New Medicare rules could decrease incentives for hospital overuse and curb visits to low-quality nursing homes. The same rules, however, could boost incentives for misuse of costly skilled-nursing care.
Under new accountable care rules, the CMS included the option for doctors to send patients directly to nursing homes for skilled-nursing care. The option—which waives the required three-day hospital visit before Medicare will pay for skilled-nursing care—instead requires patients go to nursing homes with at least three stars on Medicare's five-star quality scale.
Nursing home quality varies widely across the United States. The quality requirement would exclude roughly one-third of U.S. nursing homes that cared for 39% of nursing home residents and patients, according to data released last month by the Kaiser Family Foundation.
But it also removes what was long considered a check on overuse of skilled-nursing care, for which Medicare will pay more than typical nursing home visits. Roughly 90% of skilled-nursing facilities are also licensed as nursing homes.
The new waiver does not go into effect until 2017. It is also limited to Medicare's newest accountable care option, known as track three.
Track three will start in January alongside two existing tracks—including one that carries no financial risk for hospitals and doctors. Track three has the most financial risk and the greatest potential for reward, depending on how successfully hospitals and doctors in the ACO reduce medical spending and meet quality targets.
That risk is a key safeguard against overuse of skilled nursing, said those who urged the CMS to limit use of the waiver to ACOs with financial risk, including the Medicare Payment Advisory Commission. ACOS that don't slow spending must repay Medicare; that could discourage overuse of more-expensive skilled-nursing care even as skilled nursing is more accessible. (Medicare's managed-care plans also have risk for losses and can refer patients to skilled nursing without hospitalization.)
That risk, however, is also expected to dissuade many hospitals and doctors in accountable care organizations from track three.
Of the 220 Medicare ACOs with contracts that expire in December, an estimated 90% will renew and most will avoid track three, federal officials project.
Track three also lets ACOs know upfront which patients will be included in spending and quality performance scores. Other ACOs find out at the end of the year. The upfront notice is important for ACOs to ensure patients are eligible for skilled-nursing care without hospitalization, said Jeffrey Spight, president of Collaborative Health Services, the accountable care subsidiary for insurance company Universal American.
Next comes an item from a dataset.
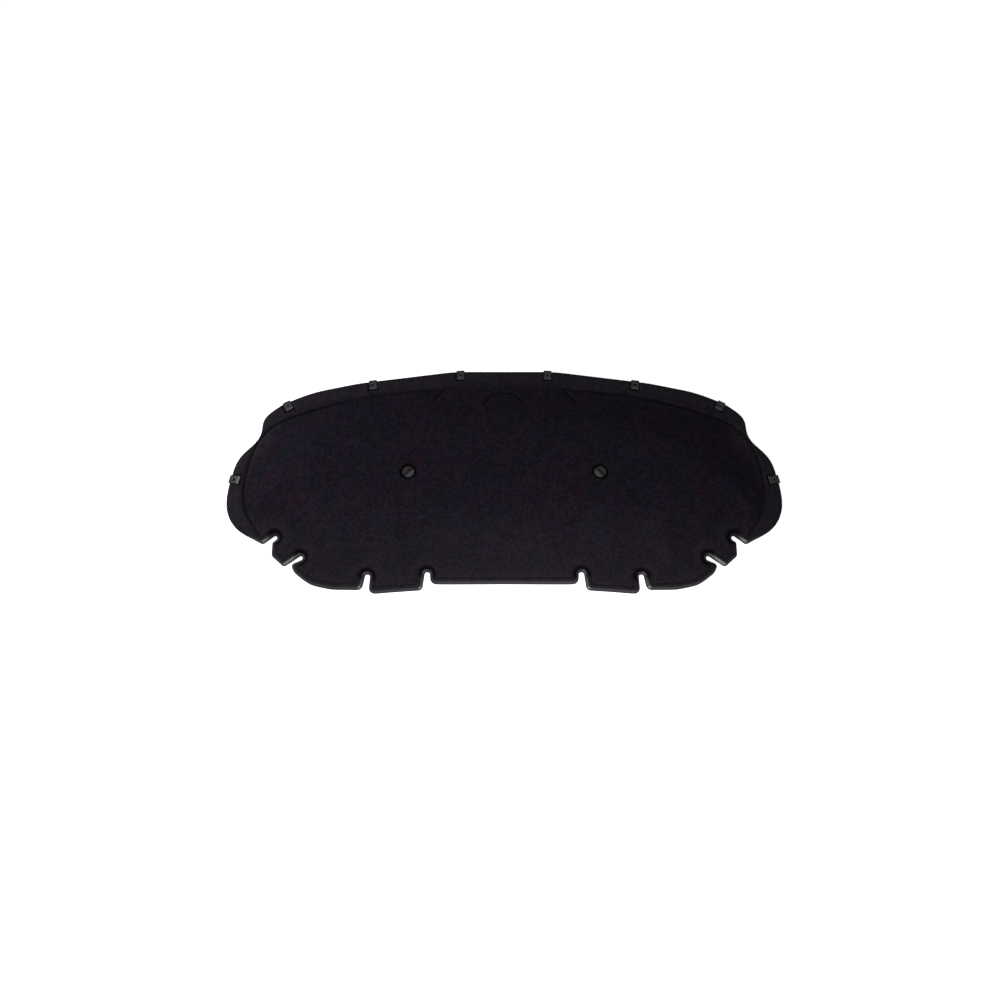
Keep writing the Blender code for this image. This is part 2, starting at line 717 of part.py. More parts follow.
def pin_profile():
    """Section of the pin, from its tip up its outside to the crown of its head."""
    shaft = BORE_RADIUS - GAP
    tip = FLOOR_CLEARANCE + PIN_TIP
    profile = [(0, tip), (shaft * TIP_SHARE, tip), (shaft, tip + PIN_TIP), (shaft, HEAD_BACK_Z)]
    profile.append((HEAD_RADIUS - EDGE_BREAK, HEAD_BACK_Z))
    profile.append((HEAD_RADIUS, HEAD_BACK_Z + EDGE_BREAK))
    profile.append((HEAD_RADIUS, HEAD_BACK_Z + HEAD_RIM))
    for k in range(1, CROWN_STEPS):
        turn = math.pi / 2 * k / CROWN_STEPS
        crown = HEAD_BACK_Z + HEAD_RIM + HEAD_CROWN * math.sin(turn)
        profile.append((HEAD_RADIUS * math.cos(turn), crown))
    profile.append((0, HEAD_BACK_Z + HEAD_RIM + HEAD_CROWN))
    return profile


def fastener(side, sign, parent, finish):
    """One push fastener: its sleeve and its pin, on an empty at the dimple's middle."""
    centre = bpy.data.objects.new(f"fastener_centre_{side}", None)
    bpy.context.scene.collection.objects.link(centre)
    centre.parent = parent
    centre.location = (sign * FASTENER_X, FASTENER_Y, 0)
    sleeve = place_piece(f"fastener_sleeve_{side}",
                         turned_mesh(f"fastener_sleeve_{side}", sleeve_profile()), finish[0], centre)
    pin = place_piece(f"fastener_pin_{side}",
                      turned_mesh(f"fastener_pin_{side}", pin_profile()), finish[1], centre)
    split_top = BARB_TOP_Z + SPLIT_ABOVE_BARB
    split = split_top - FLOOR_CLEARANCE + LEG_SPLIT
    for k in range(2):
        cutter = box_cutter(f"leg_split_{side}_{k}", (4 * BARB_RADIUS, LEG_SPLIT, split),
                            (0, 0, split_top - split / 2), HEAD_SLOT_TURN + k * math.pi / 2, centre)
        cut(sleeve, cutter)
    crown = HEAD_BACK_Z + HEAD_RIM + HEAD_CROWN
    slot = box_cutter(f"head_slot_{side}", (3 * HEAD_RADIUS, HEAD_SLOT_WIDTH, 2 * HEAD_SLOT_DEPTH),
                      (0, 0, crown), -sign * HEAD_SLOT_TURN, centre)
    cut(pin, slot)


def build():
    """Clear the scene and make every piece."""
    for old in list(bpy.data.objects):
        bpy.data.objects.remove(old, do_unlink=True)
    felt = material("black_felt", *FELT)
    steel = material("black_spring_steel", *COATED_STEEL)
    sleeve_plastic = material("sleeve_plastic", *SLEEVE_PLASTIC)
    pin_plastic = material("pin_plastic", *PIN_PLASTIC)
    frame = bpy.data.objects.new("pad_frame", None)
    bpy.context.scene.collection.objects.link(frame)
    pad = place_piece("insulation_pad", pad_mesh(), felt, frame)
    mirror = pad.modifiers.new("other_half", "MIRROR")
    mirror.merge_threshold = HALVES_WELD
    highest = EDGE[:, 1].max()
    lowest = EDGE[:, 1].min()
    for sign, side in ((-1, "left"), (1, "right")):
        flip = np.array([sign, 1])
        for name, (foot, along, out) in CLIPS.items():
            title = f"edge_clip_{side}_{name}"
            mesh = clip_mesh(title, foot * flip, along * flip * sign, out * flip)
            place_piece(title, mesh, steel, frame)
            highest = max(highest, max(v.co.y for v in mesh.vertices))
        fastener(side, sign, frame, (sleeve_plastic, pin_plastic))
    frame.location.y = -(highest + lowest) / 2


build()
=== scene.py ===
# %% [markdown]
# # A hood insulation pad
# The felt pad under a car's hood: one pressed sheet of black felt, eight spring clips on its
# edge and two slotted push fasteners in dimples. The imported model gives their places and
# sizes. This script models the felt again with fine pressed detail, makes the hardware with
# rounded edges, and gives each surface a finish built from nodes.

# %% The frame
import math
import bmesh
import bpy
import numpy as np
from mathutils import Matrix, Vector, noise
from mathutils.geometry import delaunay_2d_cdt


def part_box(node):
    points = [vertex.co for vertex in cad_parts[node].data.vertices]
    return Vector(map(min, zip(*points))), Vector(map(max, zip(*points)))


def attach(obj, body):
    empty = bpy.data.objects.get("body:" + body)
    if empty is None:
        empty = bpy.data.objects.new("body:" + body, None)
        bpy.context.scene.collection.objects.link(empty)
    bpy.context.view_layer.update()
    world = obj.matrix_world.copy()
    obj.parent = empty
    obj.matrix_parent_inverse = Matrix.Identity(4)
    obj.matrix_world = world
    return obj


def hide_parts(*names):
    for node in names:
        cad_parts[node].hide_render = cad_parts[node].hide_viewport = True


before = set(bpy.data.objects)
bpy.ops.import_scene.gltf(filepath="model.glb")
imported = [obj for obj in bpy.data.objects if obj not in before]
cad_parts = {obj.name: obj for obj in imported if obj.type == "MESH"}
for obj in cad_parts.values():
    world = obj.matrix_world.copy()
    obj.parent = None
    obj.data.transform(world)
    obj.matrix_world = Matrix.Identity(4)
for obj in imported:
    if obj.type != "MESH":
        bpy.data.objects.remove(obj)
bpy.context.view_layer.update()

# %% [markdown]
# ## The camera
# The photo looks down on the pad at 72.5 degrees with a wide lens, so the near edge shows its
# thickness and the far edge doesn't. The lens, the point looked at and the distance to it
# place the camera.

# %% Camera
CAMERA_LENS_MM = 24
CAMERA_SENSOR_MM = 36
CAMERA_ELEVATION = math.radians(72.5)
CAMERA_DISTANCE = 1.44509
CAMERA_TARGET = Vector((-0.0092, -0.0536, 0))


def link(name, data):
    """A new object in the scene."""
    piece = bpy.data.objects.new(name, data)
    bpy.context.scene.collection.objects.link(piece)
    return piece


camera = link("camera", bpy.data.cameras.new("camera"))
camera.data.lens = CAMERA_LENS_MM
camera.data.sensor_width = CAMERA_SENSOR_MM
away = Vector((0, -math.cos(CAMERA_ELEVATION), math.sin(CAMERA_ELEVATION)))
camera.location = CAMERA_TARGET + away * CAMERA_DISTANCE
camera.rotation_euler.x = math.pi / 2 - CAMERA_ELEVATION
bpy.context.scene.camera = camera
bpy.context.scene.view_settings.view_transform = "Standard"

# %% [markdown]
# ## Light
# Product photos on white use large soft lamps. Here a pale world fills every side, one area
# lamp stands low and near at the front and another further off at the left. They give the
# pressed lines and the hardware a lit side and a dark one, and let the light fall off to the
# right as in the photo. Together they light the pad's middle to about its written colour.
# The camera and the reflections in plastic and metal see the world whiter than it shines.

# %% Lamps and world
WORLD_STRENGTH = 0.34
WORLD_STRENGTH_SEEN = 1.0


def area_lamp(name, place, size, power):
    """A square lamp that faces the origin."""
    lamp = link(name, bpy.data.lights.new(name, "AREA"))
    lamp.data.size = size
    lamp.data.energy = power
    lamp.location = place
    lamp.rotation_euler = (-Vector(place)).to_track_quat("-Z", "Y").to_euler()
    lamp.visible_camera = False


def wire(tree, *pairs):
    """Link outputs to sockets in a node tree."""
    for output, socket in pairs:
        tree.links.new(output, socket)


area_lamp("front_lamp", (0.08, -0.72, 0.40), 0.6, 5.9)
area_lamp("side_lamp", (-1.25, 0.25, 0.45), 0.7, 13.0)

world = bpy.data.worlds.new("studio")
world.use_nodes = True
nodes = world.node_tree.nodes
shine, seen = nodes["Background"], nodes.new("ShaderNodeBackground")
for background, strength in ((shine, WORLD_STRENGTH), (seen, WORLD_STRENGTH_SEEN)):
    background.inputs["Color"].default_value = (1, 1, 1, 1)
    background.inputs["Strength"].default_value = strength
ray = nodes.new("ShaderNodeLightPath")
gloss, any_sight = (nodes.new("ShaderNodeMath") for _ in range(2))
gloss.operation = any_sight.operation = "MAXIMUM"
either = nodes.new("ShaderNodeMixShader")
wire(world.node_tree, (ray.outputs["Is Glossy Ray"], gloss.inputs[0]),
     (ray.outputs["Is Transmission Ray"], gloss.inputs[1]),
     (ray.outputs["Is Camera Ray"], any_sight.inputs[0]), (gloss.outputs[0], any_sight.inputs[1]),
     (any_sight.outputs[0], either.inputs[0]), (shine.outputs[0], either.inputs[1]),
     (seen.outputs[0], either.inputs[2]), (either.outputs[0], nodes["World Output"].inputs[0]))
bpy.context.scene.world = world

# %% [markdown]
# ## Shader maths in plain Python
# A material is a graph of nodes. Writing `a * 0.5 + b` is easier to read than wiring two Math
# nodes by hand, so a small class wraps a socket and lets Python's operators add the nodes.


# %% Finish builder
def maths(operation, backwards=False):
    """A method that adds a Math node for a value and another one or a number."""
    def method(value, other=0.0):
        pair = (other, value) if backwards else (value, other)
        return value.finish.node("ShaderNodeMath", {"operation": operation}, dict(enumerate(pair)))
    return method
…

Collaborative Health Services is a partner in 25 Medicare ACOs.
The nursing home industry and accountable care organizations urged the CMS to make the waiver available to all ACOs.
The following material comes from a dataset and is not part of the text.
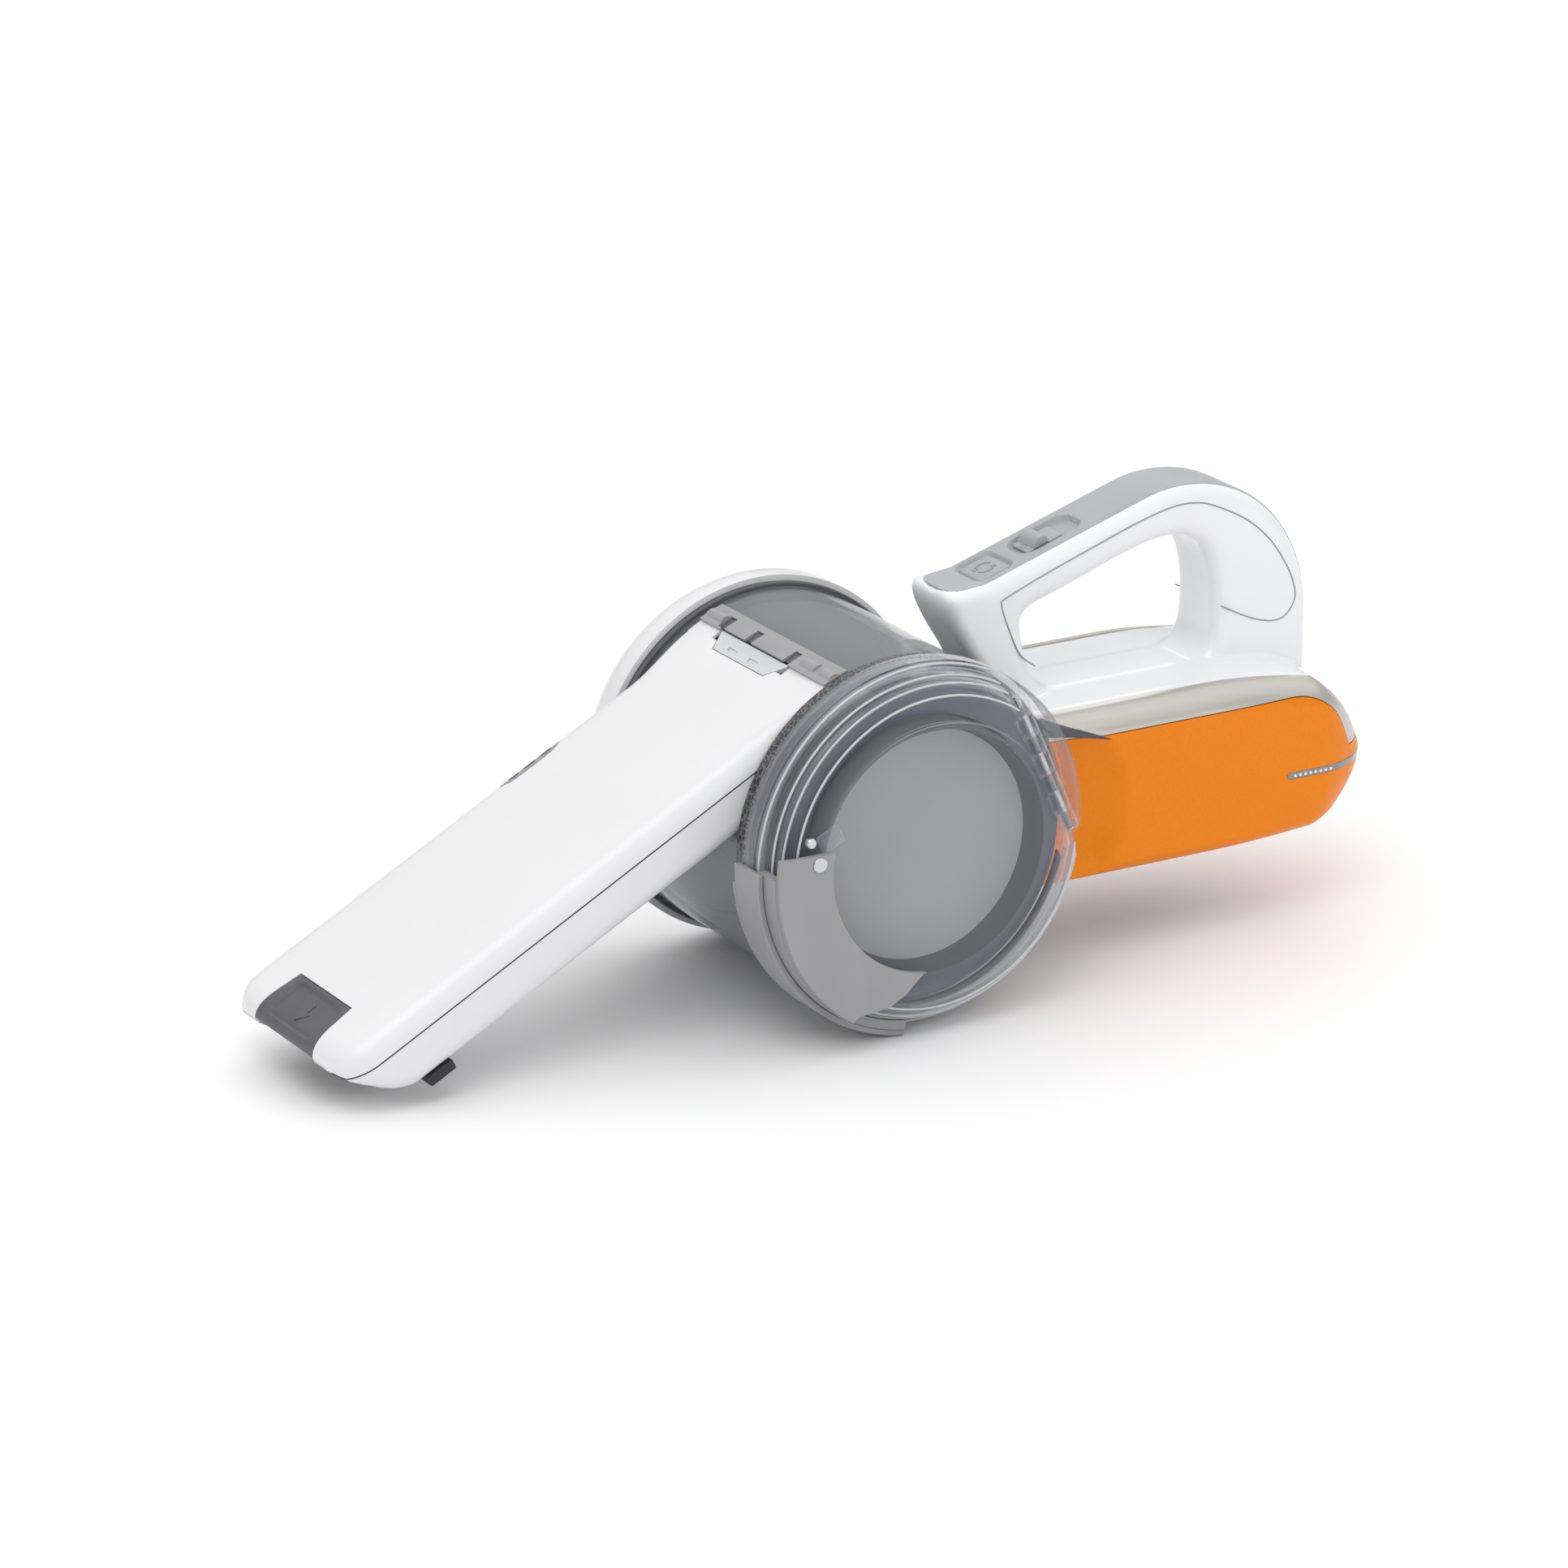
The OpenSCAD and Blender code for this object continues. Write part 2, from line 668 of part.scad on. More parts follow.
module trim_half(s) difference() {
    intersection() {
        body_shape();
        box([0, s < 0 ? -60 : 0.05, cover_z - 40], [250, s < 0 ? -0.05 : 60, 60]);
    }
    below_cover_edge(gap);
    deck_form(0);
    drum_room(2);
}
module trim_left() color("tan") difference() {
    trim_half(-1);
    scoop(0);
}
module trim_right() color("tan") trim_half(1);

// ---- Handle ---------------------------------------------------------------------------------------------

rise = [cos(grip_slope), sin(grip_slope)];
grip_end = [grip_x, grip_z] + 70.5 * rise;
rear_x = tail_x - 18;
crown = [grip_end, grip_end + 24 * rise, [rear_x - 7.5, 90], [rear_x, 46]];
nose = [[50.5, 44], [42, 57], [35, 70], [43.5, 69.8]];

// Outer outline of the handle, drawn in by d.
function handle_outer(d) = concat(
    [[66 + d, 10], [58 + d, 30]],
    curve(nose, 8, d),
    [[grip_x, grip_z] + d * [rise.y, -rise.x]],
    curve(crown, 16, d),
    [[rear_x - d, 8], [rear_x - 8 - d, -2]]);

// Finger opening, grown by d.
hole_start = [70.5, 53];
function handle_hole(d) = concat(
    curve([[83, deck_z + 0.2], [75, 30], [72, 42], hole_start], 6, -d),
    curve([[70, 55], [70, 60], [76, 59.8], [84, 62.6]], 5, -d),
    curve([[121, 74.4], [141, 81], [152, 68], [152.4, 47]], 8, -d),
    curve([[152.4, 42], [152.4, 34], [150, 30], [143, deck_z + 0.2]], 5, -d));

module handle_2d(d) difference() {
    polygon(handle_outer(d));
    polygon(handle_hole(d));
}

module handle_form(d) intersection() {
    along_y(-handle_w / 2 + d, handle_w / 2 - d) handle_2d(d);
    box([0, -60, 0], [250, 60, 120]);
}

// Frame on the grip: X back along it, Z out of it, at a distance s from its start.
module on_grip(s) translate([grip_x + s * rise.x, 0, grip_z + s * rise.y])
    rotate([0, -grip_slope, 0]) children();

module strip_form(d, side) intersection() {
    along_y(-strip_w / 2 - side, strip_w / 2 + side) difference() {
        polygon(handle_outer(0));
        polygon(handle_outer(strip_t + d));
    }
    box([30, -60, 42 - d], [240, 60, 120]);
    along_y(-60, 60) polygon([[30, 66 - d], [120, 66 - d], [185, 42 - d], [240, 42 - d],
        [240, 120], [30, 120]]);
}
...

“It's an artificial barrier to you being able to get the patient to the best place for care the soonest,” said Dr. Paul Harkaway, senior vice president for clinical integration and accountable care at Trinity Health.
Trinity Health, the giant health system formed by the merger of Trinity Health and Catholic Health East, includes more than two dozen Medicare ACOs. Harkaway said he believes a waiver to skip a prior hospitalization before skilled-nursing admissions leaves doctors “unencumbered” to avoid hospitals, “the most expensive part of the system and perhaps the most dangerous.”
The waiver eliminates an incentive to admit patients to the hospital, consultants said. “Hopefully, what you can focus on is the appropriate treatment without artificial pressure from payment rules,” said Andrew Cohen, senior vice president at management consultant Kaufman, Hall & Associates.
Hospitals are expensive and sending patients directly to nursing homes “could be a major driver of savings,” said Rob Lazerow, a practice manager with the Advisory Board Co.'s healthcare program.
The American Health Care Association also urged the CMS to extend waivers to all ACOs, but it has criticized the CMS for using Medicare's star rating to determine participation. The star rating is not “an appropriate indicator of their ability to help an ACO achieve its goals under the waiver,” said James Michel, senior director for Medicare at the American Health Care Association, in a statement.
The CMS Innovation Center is also testing the waiver among a select group of ACOs that are at risk for losses. Some have developed “preferred” networks of nursing homes that have at least three-star ratings but also meet other quality indicators.
“The three-star rule is a starting place,” said Lazerow. “It's a floor.”
Without that flexibility to control costs and other changes, ACOs may find the alternatives to track three unsustainable, said Clif Gaus, president and CEO of the National Association of ACOs.
About 220 of Medicare's 405 ACOs must decide by this fall whether to renew for another three years. In the first year, 3 out of 4 of those roughly 200 ACOS failed to earn savings bonuses. One owed Medicare $4 million.